今月の「現場」研究会は、今年の4月~7月に、広島県の鞆の津ミュージアムで開催された「極限芸術~死刑囚の絵画~」展について、鞆の津ミュージアムアートディレクターの櫛野展正氏よりお話を伺った。

櫛野氏の基本方針は「人の行動に関心がある」ということ。
2012年に広島のギャラリー喫茶で「死刑囚の絵展」を見た櫛野氏は、
こういった展覧会が、これまで、死刑廃止制度等の点からではなく、死刑囚の表現活動という、美術側からのアプローチが全くされてこなかったことを知り、鞆の津ミュージアムでの開催に至った。
 
今回の展覧会は、死刑廃止を求める団体である大道寺幸子基金が毎年開催している死刑囚対象の公募展に出品された作品のうちの絵画作品のみの展示。
大道寺幸子基金では、フィクション、ノンフィクション、詩、俳句、短歌、漫画、絵画、イラスト、書を公募の対象にしているが、このジャンルは、それぞれ、死刑囚の制限された生活の中で出来得ることを理由に設定されているとのこと。
現在、日本には死刑囚が130余名おり、その中の35人が絵画部門に出品しているが、拘置所に入る前に絵画を手掛けていた人物はほんの数名で、多くは拘置所に入ってから始めたとのこと。
 
画材は面会人による差し入れや、自身が拘置所内の売店で購入したものなどが用いられているが、拘置所内では死刑囚に対する「心情の安定」という面から制約も多く、拘置所によっては「ボールペンは持ち込み不可」や「色鉛筆は数色まで」などということも。
絵の具は自殺防止のために使用を許されていない。
こういった環境から、死刑囚によっては、食事の味噌汁やコーヒーの粉で彩色するなどの工夫が見られる。
 
櫛野氏曰く「ミクロの作風になっていく人が多い」とのこと。
出品作品には、画面上にモチーフや文字がぎっちりと描き込まれたものや、ちぎり絵など、細かくて時間がかかりそうな作品もよく見受けられるが、死刑囚がこうした作品を次第に作るようになっていく背景には、
「この作品が仕上がるまでは自分は死なない」という願掛けをする人が多いからだとか。
 
櫛野氏は、「死刑囚」というよりも「純粋に表現活動を見せたい!」という思いで展覧会を開催したが、
実際には「死刑囚」という観点が来館者を惹きつけている。
矛盾かもしれないが、それによって多くの人の目に触れるので、少しでも興味を持ってもらえたら、いろいろ考えるきっかけになれば、との思いでいるとのこと。

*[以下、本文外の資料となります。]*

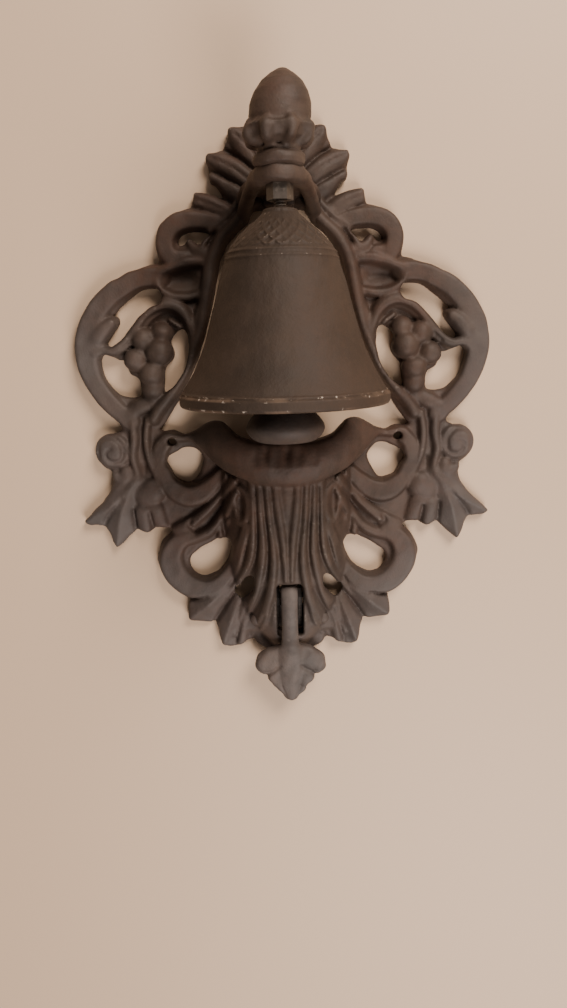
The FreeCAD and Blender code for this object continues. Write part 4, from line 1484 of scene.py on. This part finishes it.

「極限芸術~死刑囚の絵画~」展は、会場が広島県であることや展覧会図録が作成されていないこともあり実態が掴めずにいたが、今回、櫛野氏にお話をいただいたことでだいぶ詳しく知ることができた。
普段、なかなか知ることがない貴重な内容ということもあり、時間が過ぎるのも忘れてじっと聴き入った回であった。